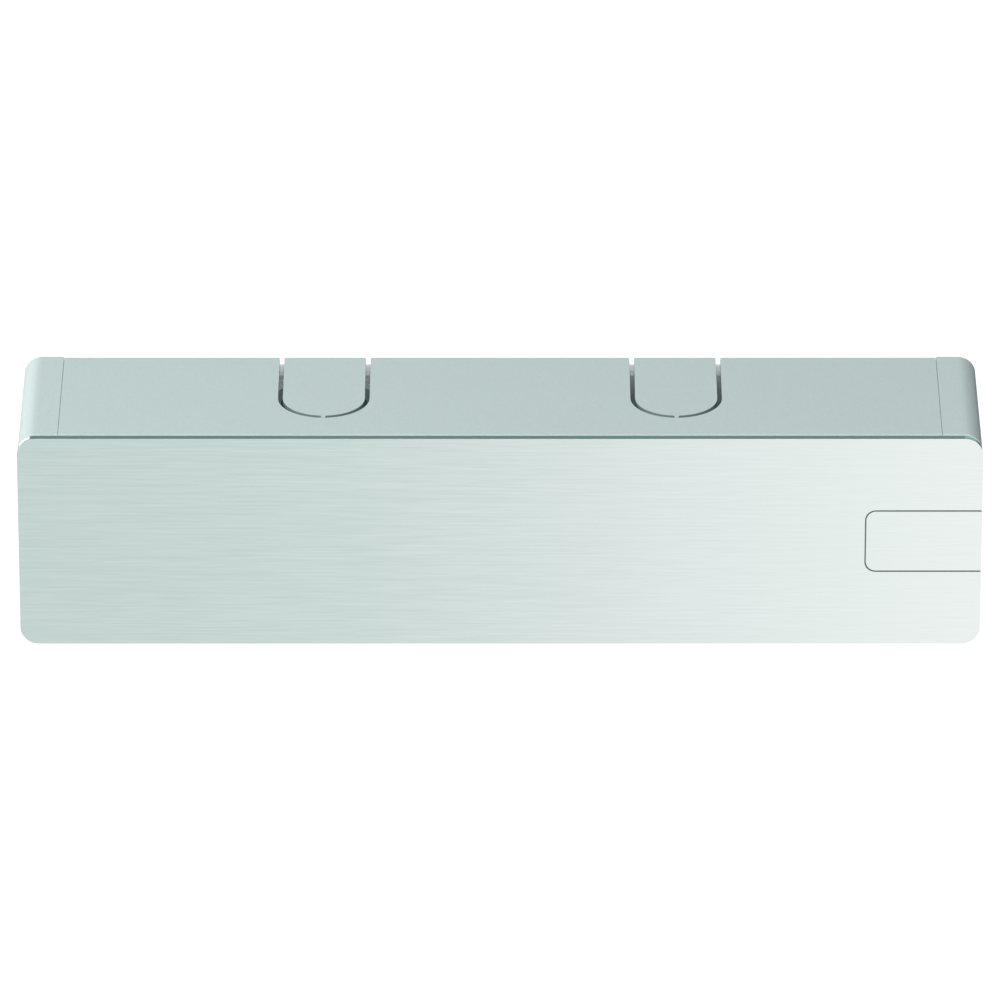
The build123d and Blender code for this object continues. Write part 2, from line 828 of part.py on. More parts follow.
# Heart cam: its edge lies a roller's radius inside the path of the roller's centre, which
# goes outwards evenly from the notch to the tip. Both rollers so move alike with the
# spindle, the one outwards and the other inwards.


def cam_edge_point(angle):
    """Point of the cam's edge whose roller centre lies at an angle from the notch."""
    path_radius = notch_path_radius + path_rise * angle
    slant = hypot(path_radius, path_rise)
    inward_x = (path_radius * cos(angle) + path_rise * sin(angle)) / slant
    inward_y = (path_radius * sin(angle) - path_rise * cos(angle)) / slant
    return (
        path_radius * cos(angle) - contact_radius * inward_x,
        path_radius * sin(angle) - contact_radius * inward_y,
    )


def cam_tip_angle():
    """Angle at which the cam's two flanks meet, found by halving."""
    low = pi / 2
    high = pi
    while high - low > 1e-9:
        middle = (low + high) / 2
        if cam_edge_point(middle)[1] > 0:
            low = middle
        else:
            high = middle
    return low


tip_angle = cam_tip_angle()
flank = [cam_edge_point(tip_angle * step / cam_steps) for step in range(cam_steps)]
tip = (cam_edge_point(tip_angle)[0], 0)
with BuildPart() as heart_cam:
    with BuildSketch(on_spindle(-cam_thickness / 2)):
        with BuildLine():
            Spline(*flank, tip)
            Spline(*[(x, -y) for x, y in flank], tip)
            ThreePointArc(
                (flank[0][0], -flank[0][1]), (notch_path_radius - contact_radius, 0), flank[0]
            )
        make_face()
        Circle(journal_radius, mode=Mode.SUBTRACT)
        with Locations((key_middle_x, 0)):
            Rectangle(cam_key_height, cam_key_width, mode=Mode.SUBTRACT)
    extrude(amount=cam_thickness)
heart_cam.part.label = "heart_cam"
export_step(heart_cam.part, "parts/heart_cam.step")

# Rollers and their pins, one pair in each piston.

for place, x in (("drive", drive_roller_x), ("damping", damping_roller_x)):
    with BuildPart() as roller:
        roller_base = Plane((x, bore_y, -roller_thickness / 2))
        ring(roller_base, roller_radius, roller_pin_radius + roller_play, roller_thickness)
    roller.part.label = f"{place}_roller"
    export_step(roller.part, f"parts/{place}_roller.step")

    with BuildPart() as roller_pin:
        disc(Plane((x, bore_y, -roller_pin_length / 2)), roller_pin_radius, roller_pin_length)
    roller_pin.part.label = f"{place}_roller_pin"
    export_step(roller_pin.part, f"parts/{place}_roller_pin.step")

# Pistons: each has a fork for its roller, a ring groove and a spring pocket.


def fork_piston(side, roller_x, length, pocket_radius, pocket_depth, groove_offset):
    """A piston whose fork holds a roller and whose tail points to one side."""
    nose_x = roller_x - side * fork_reach
    tail_x = nose_x + side * length
    with BuildPart() as piston:
        disc(across_bore(nose_x, side), piston_radius, length)
        with BuildSketch(across_bore(nose_x, side)):
            Rectangle(2 * bore_radius, fork_gap)
        extrude(amount=fork_reach + fork_floor, mode=Mode.SUBTRACT)
        disc(
            Plane((roller_x, bore_y, -roller_pin_length / 2)),
            roller_pin_radius,
            roller_pin_length,
            Mode.SUBTRACT,
        )
        disc(across_bore(tail_x, -side), pocket_radius, pocket_depth, Mode.SUBTRACT)
        ring(
            across_bore(nose_x + side * groove_offset, side),
            bore_radius,
            piston_radius - ring_groove_depth,
            ring_groove_width,
            Mode.SUBTRACT,
        )
    return piston


def piston_ring(side, roller_x, groove_offset):
    """The seal ring that fills a piston's groove."""
    start_x = roller_x + side * (groove_offset - fork_reach + seat_play)
    with BuildPart() as seal:
        ring(
            across_bore(start_x, side),
            piston_radius,
            piston_radius - ring_groove_depth,
            ring_groove_width - 2 * seat_play,
        )
    return seal


drive_piston = fork_piston(
    1,
    drive_roller_x,
    drive_piston_length,
    drive_pocket_radius,
    drive_pocket_depth,
    drive_groove_offset,
)
drive_piston.part.label = "drive_piston"
export_step(drive_piston.part, "parts/drive_piston.step")

drive_piston_ring = piston_ring(1, drive_roller_x, drive_groove_offset)
drive_piston_ring.part.label = "drive_piston_ring"
export_step(drive_piston_ring.part, "parts/drive_piston_ring.step")

with BuildPart() as damping_piston:
    add(
        fork_piston(
            -1,
            damping_roller_x,
            damping_piston_length,
            damping_pocket_radius,
            damping_pocket_depth,
            damping_groove_offset,
        ).part
    )
    disc(across_bore(damping_spring_x), check_chamber_radius, check_chamber_depth, Mode.SUBTRACT)
    disc(across_bore(damping_spring_x), check_hole_radius, damping_piston_length, Mode.SUBTRACT)
damping_piston.part.label = "damping_piston"
export_step(damping_piston.part, "parts/damping_piston.step")

damping_piston_ring = piston_ring(-1, damping_roller_x, damping_groove_offset)
damping_piston_ring.part.label = "damping_piston_ring"
export_step(damping_piston_ring.part, "parts/damping_piston_ring.step")

# Check valve: a ball that closes the hole through the damping piston, and the ring
# that keeps it in its chamber.

ball_seat_reach = sqrt(check_ball_radius**2 - check_hole_radius**2)
ball_x = damping_spring_x + check_chamber_depth - ball_seat_reach - check_ball_gap
with BuildPart(across_bore(ball_x)) as check_valve_ball:
    Sphere(check_ball_radius)
check_valve_ball.part.label = "check_valve_ball"
export_step(check_valve_ball.part, "parts/check_valve_ball.step")

with BuildPart() as check_valve_retainer:
    ring(
        across_bore(damping_spring_x),
        check_chamber_radius - seat_play,
        check_retainer_hole,
        check_retainer_thickness,
    )
check_valve_retainer.part.label = "check_valve_retainer"
export_step(check_valve_retainer.part, "parts/check_valve_retainer.step")

# Springs: round wire wound about the main bore's centre line.


def coil_spring(outer_radius, wire, turns, start_x, end_x, lefthand=False):
    """A compression spring between two seats."""
    rise = end_x - start_x - wire
    with BuildPart() as spring:
        with BuildLine() as path:
            Helix(
                rise / turns,
                rise,
                outer_radius - wire / 2,
                center=(start_x + wire / 2, bore_y, 0),
                direction=(1, 0, 0),
                lefthand=lefthand,
            )
        with BuildSketch(Plane(origin=path.line @ 0, z_dir=path.line % 0)):
            Circle(wire / 2)
        sweep(path=path.line, is_frenet=True)
    return spring


outer_closing_spring = coil_spring(
    outer_spring_radius, outer_spring_wire, outer_spring_turns, drive_spring_x, spring_seat_x
)
outer_closing_spring.part.label = "outer_closing_spring"
export_step(outer_closing_spring.part, "parts/outer_closing_spring.step")

inner_closing_spring = coil_spring(
    inner_spring_radius,
    inner_spring_wire,
    inner_spring_turns,
    drive_spring_x,
    spring_seat_x,
    lefthand=True,
)
inner_closing_spring.part.label = "inner_closing_spring"
export_step(inner_closing_spring.part, "parts/inner_closing_spring.step")

damping_return_spring = coil_spring(
    damping_spring_radius,
    damping_spring_wire,
    damping_spring_turns,
    -bore_end_x,
    damping_spring_x,
)
damping_return_spring.part.label = "damping_return_spring"
export_step(damping_return_spring.part, "parts/damping_return_spring.step")

# Spring seat: the nut that the adjuster moves along the bore.

with BuildPart() as spring_seat:
    disc(across_bore(spring_seat_x), spring_seat_radius, spring_seat_thickness)
    disc(
        across_bore(spring_seat_x + spring_seat_thickness),
        spring_seat_step_radius,
        spring_seat_step,
    )
    disc(
        across_bore(spring_seat_x),
        adjuster_rod_radius + adjuster_thread_play,
        spring_seat_thickness + spring_seat_step,
        Mode.SUBTRACT,
    )
spring_seat.part.label = "spring_seat"
export_step(spring_seat.part, "parts/spring_seat.step")

# Closing force adjuster: a threaded rod with a collar that bears on the end plug
# through a washer, and a neck with a key socket outside.

washer_x = bore_end_x - thrust_washer_thickness - thrust_washer_gap
collar_x = washer_x - thrust_washer_gap - adjuster_collar_thickness
adjuster_end_x = housing_end_x - adjuster_end_inset
adjuster_seal_x = housing_end_x - adjuster_groove_inset - adjuster_groove_width / 2
with BuildPart() as force_adjuster_screw:
    disc(across_bore(adjuster_rod_start_x), adjuster_rod_radius, collar_x - adjuster_rod_start_x)
    disc(across_bore(collar_x), adjuster_collar_radius, adjuster_collar_thickness)
    disc(across_bore(collar_x), adjuster_neck_radius, adjuster_end_x - collar_x)
    hex_socket(across_bore(adjuster_end_x, -1), adjuster_hex, adjuster_hex_depth)
    ring(
        across_bore(adjuster_seal_x - adjuster_groove_width / 2),
        adjuster_neck_radius + adjuster_neck_play,
        adjuster_neck_radius - adjuster_groove_depth,
        adjuster_groove_width,
        Mode.SUBTRACT,
    )
force_adjuster_screw.part.label = "force_adjuster_screw"
export_step(force_adjuster_screw.part, "parts/force_adjuster_screw.step")

force_adjuster_seal = o_ring(
    across_bore(adjuster_seal_x), adjuster_neck_radius - adjuster_groove_depth, adjuster_neck_radius
)
force_adjuster_seal.part.label = "force_adjuster_seal"
export_step(force_adjuster_seal.part, "parts/force_adjuster_seal.step")

with BuildPart() as adjuster_thrust_washer:
    ring(
        across_bore(washer_x),
        adjuster_collar_radius,
        adjuster_neck_radius + adjuster_thread_play,
        thrust_washer_thickness,
    )
adjuster_thrust_washer.part.label = "adjuster_thrust_washer"
export_step(adjuster_thrust_washer.part, "parts/adjuster_thrust_washer.step")

# Valve screws: each has a key socket at the front, a seal in a groove and a tip that
# throttles the gallery.

valve_radius = valve_bore_radius - valve_play
valve_head_depth = -block_front_y - valve_head_inset
valve_seal_depth = valve_head_depth - valve_groove_inset
valve_shoulder_depth = valve_seat_depth + valve_head_inset
for name, x, z in (
    ("closing_speed_valve", valve_x_near_plug, valve_z),
    ("latching_speed_valve", valve_x_near_spindle, valve_z),
    ("backcheck_valve", valve_x_near_plug, -valve_z),
    ("delayed_closing_valve", valve_x_near_spindle, -valve_z),
):
    with BuildPart() as valve_screw:
        disc(
            from_front(x, valve_head_depth, z), valve_radius, valve_head_depth - valve_shoulder_depth
        )
        disc(
            from_front(x, valve_shoulder_depth, z),
            valve_tip_radius,
            valve_shoulder_depth - gallery_depth + valve_tip_reach,
        )
        hex_socket(from_front(x, valve_head_depth, z), valve_hex, valve_hex_depth)
        ring(
            from_front(x, valve_seal_depth + valve_groove_width / 2, z),
            valve_bore_radius,
            valve_radius - valve_groove_depth,
            valve_groove_width,
            Mode.SUBTRACT,
        )
    valve_screw.part.label = name
    export_step(valve_screw.part, f"parts/{name}.step")

    valve_seal = o_ring(
        from_front(x, valve_seal_depth, z), valve_radius - valve_groove_depth, valve_radius
    )
    valve_seal.part.label = f"{name}_seal"
    export_step(valve_seal.part, f"parts/{name}_seal.step")

# Balls pressed into the open ends of the galleries.

with BuildPart() as gallery_sealing_balls:
    ball_centers = [
        (-housing_end_x + gallery_ball_inset, -gallery_depth, z) for z in (-valve_z, valve_z)
    ]
    with Locations(*ball_centers):
        Sphere(gallery_ball_radius - seat_play)
gallery_sealing_balls.part.label = "gallery_sealing_balls"
export_step(gallery_sealing_balls.part, "parts/gallery_sealing_balls.step")

# Oil filler screw: flush in the front of the block.

with BuildPart() as oil_filler_screw:
    filler_head = from_front(filler_x, -block_front_y, 0)
    disc(filler_head, filler_head_radius - thread_play, filler_head_height)
    disc(
        filler_head,
        filler_radius - thread_play,
        bore_y - block_front_y - bore_radius - piston_play,
    )
    hex_socket(filler_head, filler_hex, filler_hex_depth)
oil_filler_screw.part.label = "oil_filler_screw"
export_step(oil_filler_screw.part, "parts/oil_filler_screw.step")
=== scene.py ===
import math

import bmesh
import bpy
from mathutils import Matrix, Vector


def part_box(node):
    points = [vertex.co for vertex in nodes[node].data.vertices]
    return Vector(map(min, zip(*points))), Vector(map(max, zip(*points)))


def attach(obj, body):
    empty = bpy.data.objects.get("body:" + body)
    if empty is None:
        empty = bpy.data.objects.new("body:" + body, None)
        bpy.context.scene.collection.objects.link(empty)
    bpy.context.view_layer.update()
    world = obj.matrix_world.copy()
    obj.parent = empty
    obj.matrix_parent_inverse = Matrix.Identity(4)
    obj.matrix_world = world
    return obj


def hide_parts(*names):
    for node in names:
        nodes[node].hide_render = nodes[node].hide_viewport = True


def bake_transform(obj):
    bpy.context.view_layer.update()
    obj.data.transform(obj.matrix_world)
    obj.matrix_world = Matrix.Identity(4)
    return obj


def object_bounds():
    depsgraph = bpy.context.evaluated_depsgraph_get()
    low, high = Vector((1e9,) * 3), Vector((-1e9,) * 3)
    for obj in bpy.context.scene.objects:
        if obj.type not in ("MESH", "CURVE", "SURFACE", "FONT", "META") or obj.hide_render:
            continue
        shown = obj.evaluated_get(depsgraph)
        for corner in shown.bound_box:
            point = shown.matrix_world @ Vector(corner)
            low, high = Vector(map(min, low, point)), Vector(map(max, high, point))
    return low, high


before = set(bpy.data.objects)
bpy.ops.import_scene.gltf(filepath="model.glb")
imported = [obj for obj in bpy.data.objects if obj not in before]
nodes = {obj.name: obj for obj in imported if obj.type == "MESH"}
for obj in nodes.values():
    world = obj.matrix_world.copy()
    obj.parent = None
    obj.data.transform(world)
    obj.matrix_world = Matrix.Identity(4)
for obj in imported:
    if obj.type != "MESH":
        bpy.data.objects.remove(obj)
cad_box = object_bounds()

# Mounting plate: 2 mm cold-rolled steel sheet, punched and bent up at both ends, then zinc
# plated. The four door screws and the four body screws hold it between door and body.

per_mm = 1000.0


def linear(colour):
    """The linear colour of an sRGB hex value."""
    channels = [int(colour[i : i + 2], 16) / 255 for i in (0, 2, 4)]
    return [c / 12.92 if c < 0.04045 else ((c + 0.055) / 1.055) ** 2.4 for c in channels] + [1.0]


def add_node(tree, kind, settings=None, links=None):
    """Adds a node, with its settings and the sockets that feed it."""
    node = tree.nodes.new(kind)
    for name, value in (settings or {}).items():
        if isinstance(name, int) or name in node.inputs:
            node.inputs[name].default_value = value
        else:
            setattr(node, name, value)
    for name, source in (links or {}).items():
        tree.links.new(source, node.inputs[name])
    return node


def new_material(name, colour, settings):
    """A material with its tree and shader. What is the same all over is set on the shader."""
    material = bpy.data.materials.new(name)
    material.use_nodes = True
    tree = material.node_tree
    shader = tree.nodes["Principled BSDF"]
    shader.inputs["Base Color"].default_value = linear(colour)
    for socket, value in settings.items():
        shader.inputs[socket].default_value = value
    return material, tree, shader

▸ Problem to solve
Write the lines again exactly, beginning at the line that has "points = [vertex.co" and stopping after the line that has "for corner in"; include no other lines.

▸ Result below
    points = [vertex.co for vertex in nodes[node].data.vertices]
    return Vector(map(min, zip(*points))), Vector(map(max, zip(*points)))


def attach(obj, body):
    empty = bpy.data.objects.get("body:" + body)
    if empty is None:
        empty = bpy.data.objects.new("body:" + body, None)
        bpy.context.scene.collection.objects.link(empty)
    bpy.context.view_layer.update()
    world = obj.matrix_world.copy()
    obj.parent = empty
    obj.matrix_parent_inverse = Matrix.Identity(4)
    obj.matrix_world = world
    return obj


def hide_parts(*names):
    for node in names:
        nodes[node].hide_render = nodes[node].hide_viewport = True


def bake_transform(obj):
    bpy.context.view_layer.update()
    obj.data.transform(obj.matrix_world)
    obj.matrix_world = Matrix.Identity(4)
    return obj


def object_bounds():
    depsgraph = bpy.context.evaluated_depsgraph_get()
    low, high = Vector((1e9,) * 3), Vector((-1e9,) * 3)
    for obj in bpy.context.scene.objects:
        if obj.type not in ("MESH", "CURVE", "SURFACE", "FONT", "META") or obj.hide_render:
            continue
        shown = obj.evaluated_get(depsgraph)
        for corner in shown.bound_box:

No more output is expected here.